PLAYING croquet with friends and family on a lush carpet of green -- that's the image that motivated me to put in a lawn. It was fall, the proper seeding time for our region. So we analyzed the soil. We rototilled. We purchased a bulk-rate amount of fertilizer and spread it over our dirt patch as carefully as if we were frosting a cake. In two weeks, results appeared. Tiny green shoots were struggling to rise above the fertilizer (and who could blame them?). But within the following month, we saw trouble. The shoots were turning brown, and we were fairly sure we hadn't planted tobacco.
I decided to seek advice.
The neighbor on our right said it had probably been given too much water. ``We made the same mistake,'' he said. ``There's a tendency to swamp it at first, thinking the more you put on, the lusher it will be.'' His explanation seemed convincing, and I said, ``I'll just have to use more restraint from now on.''
But two days later another neighbor said, ``Hey, turning brown is your lawn's way of crying out for a drink. Give it more water.'' And after talking to him I felt very miserly for having deprived those innocent little blades of liquid nourishment.
I hoped that my gardening manual would clear up this matter, but it's not easy to convey with words what the proper amount should be. The book's explanation went something like this: ``Give your lawn plenty of water, but not too much.

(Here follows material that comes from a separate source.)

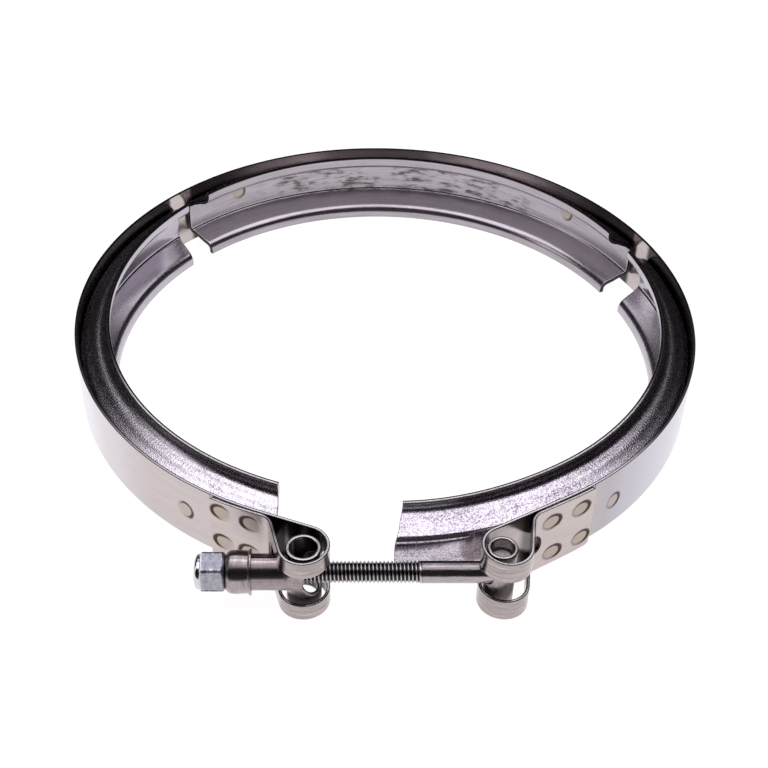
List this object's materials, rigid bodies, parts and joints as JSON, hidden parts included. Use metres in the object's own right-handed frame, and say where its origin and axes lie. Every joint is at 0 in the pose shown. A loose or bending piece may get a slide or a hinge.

That is, give it somewhat less than `a lot,' but be generous enough to exceed `a little' by a substantial margin, as long as the margin falls well shy of overabundance.'' It sounded as if my two neighbors had collaborated on the text.
My friend Greg claimed that watering had nothing to do with my problem. ``It's grubs,'' he said. ``Grubs are the cause. I guarantee it.'' But I had to bear in mind that Greg had been heatedly battling grubs on his own property and was now ready to blame them not only for my ailing lawn but also for inflation, pollution, and the high cost of owning a boat.
My wife, meanwhile, had occasion to visit with a friend whose thumb is notoriously green. This woman felt she could be of assistance since she knew for certain why her houseplants do so well. ``It's because I maintain a personal relationship with each one,'' she said. ``I treat them as feeling individuals. I talk to them.''
One couldn't refute the effectiveness of her approach, for her plants were robust and full. But my wife felt that there were differences between speaking to a fern and to an entire lawn. For one thing, the lawn held hundreds of individual grass blades, and my wife has never been comfortable addressing crowds.
At long last, I consulted someone at a nearby nursery. The man brought up the watering issue again but was not so much concerned with the amount as with the intervals. He suggested that I try watering lightly three times a day, as I had when the lawn was newly seeded. Simple advice, but it worked. The lawn has thrived ever since.
My wife concluded that we should have gone to an expert in the first place, but I disagreed. It was fun to have a problem to discuss with the neighbors and to hear about their lawn experiences. As a matter of fact, it was more fun than playing croquet.